Despite being the son of a celebrated church leader, Joel Virgo admits that he "drifted badly" as a teenager. "We mustn’t be simplistic about it and think, if we pull a few levers and change a few co-ordinates, we will keep all these thousands of young people," he says. The most important factor in drawing people back to Jesus is "parents who keep believing the best and praying for the best for their kids".
But he believes that the "scale and force" of Newday is powerful. "It’s ‘Wow! There are thousands of people here all excited about Jesus.’ That is compelling."
He estimates that thousands of young people have become Christians at Newday over the years. Last year, a collection among the 7000 people present raised £160,000. Half went to church projects in Zimbabwe, half to help fund churches that are being started in European cities.

AMONG the video testimonies shared on stage at Newday during Mr Lindsay’s seminar stream was that of Dominic, who became a Christian after hearing a street preacher in Elephant and Castle, south London.
He first went to Newday aged 16, and "loved it, every second of it". He found "so many people in the same environment who spoke like me and acted like me, but, in their heart, they were different. They were living for Jesus."
He left transformed, he says, no longer regarding girls as objects but "as what they are: human beings. Not just here for my pleasure, but for a purpose of their own. Only Jesus can do that. Only the gospel can change a mindset like that."

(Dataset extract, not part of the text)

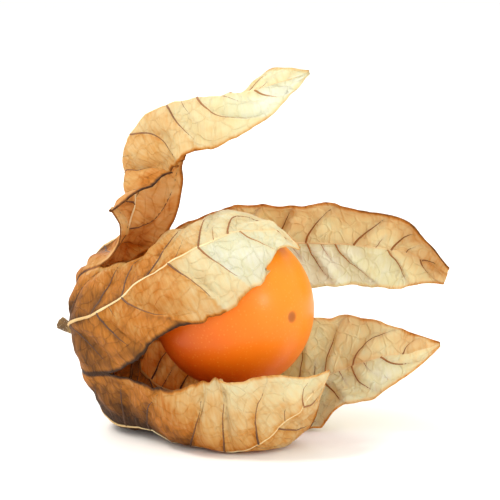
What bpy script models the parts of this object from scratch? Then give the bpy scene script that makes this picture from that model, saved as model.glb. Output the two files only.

A Christian hip-hop artisit, Guvna B, has now been at Newday for five years in a row, after being invited by Mr Lindsay. In his first year, he played a 45-minute set — "in a random field in Norwich where you have 6000 white people who speak better English than you". He now spends the entire week on site.
Events are important, he believes, because they showcase an alternat-ive culture that is "relevant and cool, and not cheesy and not old people in white robes singing ‘Kumbaya’. . . It brings young people out of gangs, and encourages them to hang around with people that are influences on their lives.
"You only have to look at London, or switch on the news, to see how much hurt and pain there is out there for young people. If a Newday conference means 100 young people turn their lives around, it is definitely worth it."
This year’s festival takes place at the Norfolk Showground, 3-8 August.